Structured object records
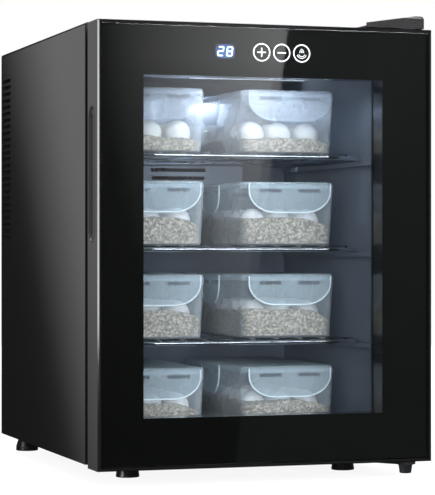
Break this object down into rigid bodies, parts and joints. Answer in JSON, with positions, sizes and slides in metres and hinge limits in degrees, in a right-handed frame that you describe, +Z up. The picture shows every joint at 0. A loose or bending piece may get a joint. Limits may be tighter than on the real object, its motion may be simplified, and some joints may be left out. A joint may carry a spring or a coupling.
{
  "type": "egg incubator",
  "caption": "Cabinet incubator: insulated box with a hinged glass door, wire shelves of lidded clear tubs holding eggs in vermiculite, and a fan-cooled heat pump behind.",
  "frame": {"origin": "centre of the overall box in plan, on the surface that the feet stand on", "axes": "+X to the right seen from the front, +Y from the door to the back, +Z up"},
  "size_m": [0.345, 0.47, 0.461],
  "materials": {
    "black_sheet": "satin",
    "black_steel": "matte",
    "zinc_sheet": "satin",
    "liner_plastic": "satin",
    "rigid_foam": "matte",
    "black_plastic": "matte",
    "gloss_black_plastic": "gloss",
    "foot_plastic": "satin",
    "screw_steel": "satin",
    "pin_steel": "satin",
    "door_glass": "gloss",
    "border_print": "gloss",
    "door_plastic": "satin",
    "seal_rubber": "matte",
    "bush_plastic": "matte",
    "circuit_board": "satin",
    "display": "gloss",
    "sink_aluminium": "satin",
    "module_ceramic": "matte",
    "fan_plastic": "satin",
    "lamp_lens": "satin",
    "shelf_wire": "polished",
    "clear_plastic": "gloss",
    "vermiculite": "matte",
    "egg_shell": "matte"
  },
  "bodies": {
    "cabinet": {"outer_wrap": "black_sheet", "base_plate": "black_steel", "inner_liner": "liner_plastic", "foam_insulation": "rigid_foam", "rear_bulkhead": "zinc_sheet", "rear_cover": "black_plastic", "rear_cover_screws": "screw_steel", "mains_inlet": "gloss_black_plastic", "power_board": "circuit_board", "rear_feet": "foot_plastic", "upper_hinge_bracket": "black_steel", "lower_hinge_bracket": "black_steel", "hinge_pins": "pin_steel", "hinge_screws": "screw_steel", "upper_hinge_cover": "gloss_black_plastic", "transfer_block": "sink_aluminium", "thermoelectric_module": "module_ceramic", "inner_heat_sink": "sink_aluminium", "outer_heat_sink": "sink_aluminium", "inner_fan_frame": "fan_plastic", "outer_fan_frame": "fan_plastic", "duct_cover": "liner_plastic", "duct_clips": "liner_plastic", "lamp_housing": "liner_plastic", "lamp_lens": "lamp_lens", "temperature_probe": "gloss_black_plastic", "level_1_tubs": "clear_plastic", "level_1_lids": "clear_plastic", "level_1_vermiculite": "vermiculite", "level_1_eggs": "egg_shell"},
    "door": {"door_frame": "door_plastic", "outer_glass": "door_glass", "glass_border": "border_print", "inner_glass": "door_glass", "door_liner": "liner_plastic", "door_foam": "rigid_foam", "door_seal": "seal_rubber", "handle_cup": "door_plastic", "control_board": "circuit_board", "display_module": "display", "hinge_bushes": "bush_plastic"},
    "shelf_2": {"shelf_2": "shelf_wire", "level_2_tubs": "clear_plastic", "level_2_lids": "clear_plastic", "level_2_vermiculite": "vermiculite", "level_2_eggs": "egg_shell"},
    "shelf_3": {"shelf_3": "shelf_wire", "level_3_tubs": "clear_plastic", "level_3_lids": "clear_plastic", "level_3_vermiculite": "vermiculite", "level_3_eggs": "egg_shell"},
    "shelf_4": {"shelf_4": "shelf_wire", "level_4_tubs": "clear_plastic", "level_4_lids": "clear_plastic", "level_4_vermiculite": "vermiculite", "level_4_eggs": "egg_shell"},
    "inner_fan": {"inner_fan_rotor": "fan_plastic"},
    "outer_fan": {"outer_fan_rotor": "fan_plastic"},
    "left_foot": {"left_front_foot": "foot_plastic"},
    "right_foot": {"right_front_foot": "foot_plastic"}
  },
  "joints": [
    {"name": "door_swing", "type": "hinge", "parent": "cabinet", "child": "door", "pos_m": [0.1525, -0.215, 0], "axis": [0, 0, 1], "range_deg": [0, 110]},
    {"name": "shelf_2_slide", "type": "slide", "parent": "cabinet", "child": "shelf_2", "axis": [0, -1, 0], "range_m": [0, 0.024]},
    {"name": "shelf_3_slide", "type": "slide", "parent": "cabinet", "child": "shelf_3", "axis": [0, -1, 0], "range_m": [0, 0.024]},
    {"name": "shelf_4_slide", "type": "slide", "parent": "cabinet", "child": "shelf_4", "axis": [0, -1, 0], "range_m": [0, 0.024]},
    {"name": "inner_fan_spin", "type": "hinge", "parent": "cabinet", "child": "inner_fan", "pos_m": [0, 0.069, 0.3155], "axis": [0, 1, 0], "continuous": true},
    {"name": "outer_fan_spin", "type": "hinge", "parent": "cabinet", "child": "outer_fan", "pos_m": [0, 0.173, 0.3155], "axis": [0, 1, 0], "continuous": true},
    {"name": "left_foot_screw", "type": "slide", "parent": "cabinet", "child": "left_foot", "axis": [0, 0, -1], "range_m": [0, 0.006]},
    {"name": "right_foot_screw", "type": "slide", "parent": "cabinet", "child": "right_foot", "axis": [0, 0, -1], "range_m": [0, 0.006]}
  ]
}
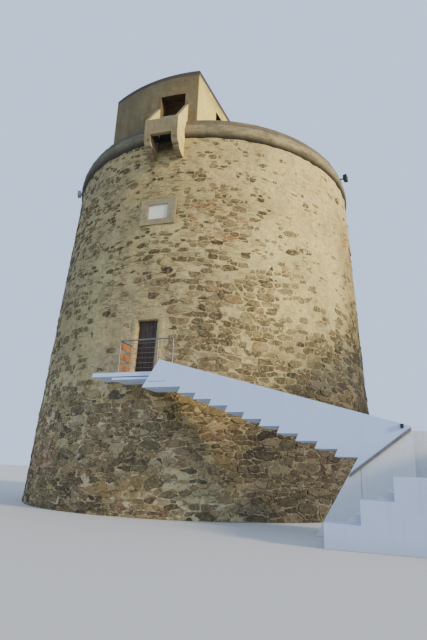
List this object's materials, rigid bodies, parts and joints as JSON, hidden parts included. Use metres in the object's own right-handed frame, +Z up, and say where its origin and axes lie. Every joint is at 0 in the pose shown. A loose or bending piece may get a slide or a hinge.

PROBLEM
Extract from the data every line where "materials" shows up.

EXERCISE RESPONSE
  "materials": {
List this object's materials, rigid bodies, parts and joints as JSON, hidden parts included. Use metres in the object's own right-handed frame, +Z up, and say where its origin and axes lie. Every joint is at 0 in the pose shown. A loose or bending piece may get a slide or a hinge.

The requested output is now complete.